The plan is to give individual investors access to cryptocurrency. While most of Fidelity’s cryptocurrency offerings so far, like a fund called Wise Origin Bitcoin Index fund, have targeted wealthy individuals or hedge fund managers, Fidelity may soon offer an exchange-traded fund bearing the Wise Origin name to other customers, pending the SEC’s approval.
“If someone just woke up one day and said, ‘I need to have exposure to bitcoin,’ their options are limited,” and often carry high fees, says Sandler, who previously worked at Coinbase, a marketplace for buying and selling cryptocurrencies. “The ETF would be a much more accessible product.”
The environmental impact of cryptocurrency is a concern. The “mining” of cryptocurrencies with high-powered computers is an energy-intensive process, as are the transactions that use them. Figures like Elon Musk and Bill Gates have called attention to the environmental impact of the new field. “Investors definitely are concerned,” says Terrence Dempsey, vice president of product at Fidelity Digital Assets. A key question for the future, he says, is “how do we make sure there are more sustainable energy sources going toward crypto and mining in particular?” Fidelity says its own small-scale bitcoin mining operation relies predominantly on hydropower from Canada and other renewable sources, but it has recently invested in other companies, including Marathon Digital Holdings, that mine bitcoin using power from coal-fired plants.

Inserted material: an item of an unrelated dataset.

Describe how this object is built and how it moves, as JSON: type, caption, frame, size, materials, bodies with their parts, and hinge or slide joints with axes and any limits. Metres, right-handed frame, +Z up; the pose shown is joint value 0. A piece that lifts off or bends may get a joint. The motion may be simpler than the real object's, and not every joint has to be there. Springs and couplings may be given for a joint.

Fidelity’s own mining activity, says Peter Jubber, managing director of Fidelity Digital Funds, is still fairly small scale, and is “focused on learning, experimentation, and understanding how the entire bitcoin-blockchain ecosystem has evolved over time.” Jubber didn’t want to divulge specifics about the size of the mining operation today, but Johnson boasted at a 2017 cryptocurrency conference that it was making “a lot of money.”
Fidelity is putting capital into cryptocurrency startups. Through a venture capital division called Devonshire Investors, Fidelity has invested in promising startups like ErisX, Talos, and Boston-based Coin Metrics, which collects and publishes data related to cryptocurrencies. Those kinds of investments, Jessop says, “keep us sharper on what’s actually happening, which is super-important given how fast things are moving.”
Supporting registered investment advisers will be key for Fidelity. Financial advisers who rely on Fidelity for trading and custody services want to see cryptocurrency options integrated into Fidelity’s existing portfolio management technology. “Advisers want to keep assets on the platform,” says Jessop. “Otherwise, the client wires out X amount of dollars to fund their Coinbase account or their PayPal account,” purchasing cryptocurrency there instead.
Fidelity believes we’re still in the early days of cryptocurrency. Digital assets like bitcoin and ethereum are just one planet in an expanding cryptocurrency universe; people are building all sorts of new ways to conduct transactions, sell one-of-a-kind digital collectibles, replace physical certificates of security ownership, and send cross-border remittance payments that will all rely on blockchain technology and various types of cryptocurrency.
“The rate of change will get faster from here,” Jessop says, comparing this era with the early days of the Internet, when many people used America Online to access it. Sandler notes that the “career risk” of professional money managers adding this wacky new kind of asset to a portfolio has also diminished markedly over the last few years, which will bring in major new flows of capital.
And as investors get more educated about different ways to seek upside, or counterbalance other positions with cryptocurrencies, Jessop says, “You’re seeing the emergence of a real asset class.”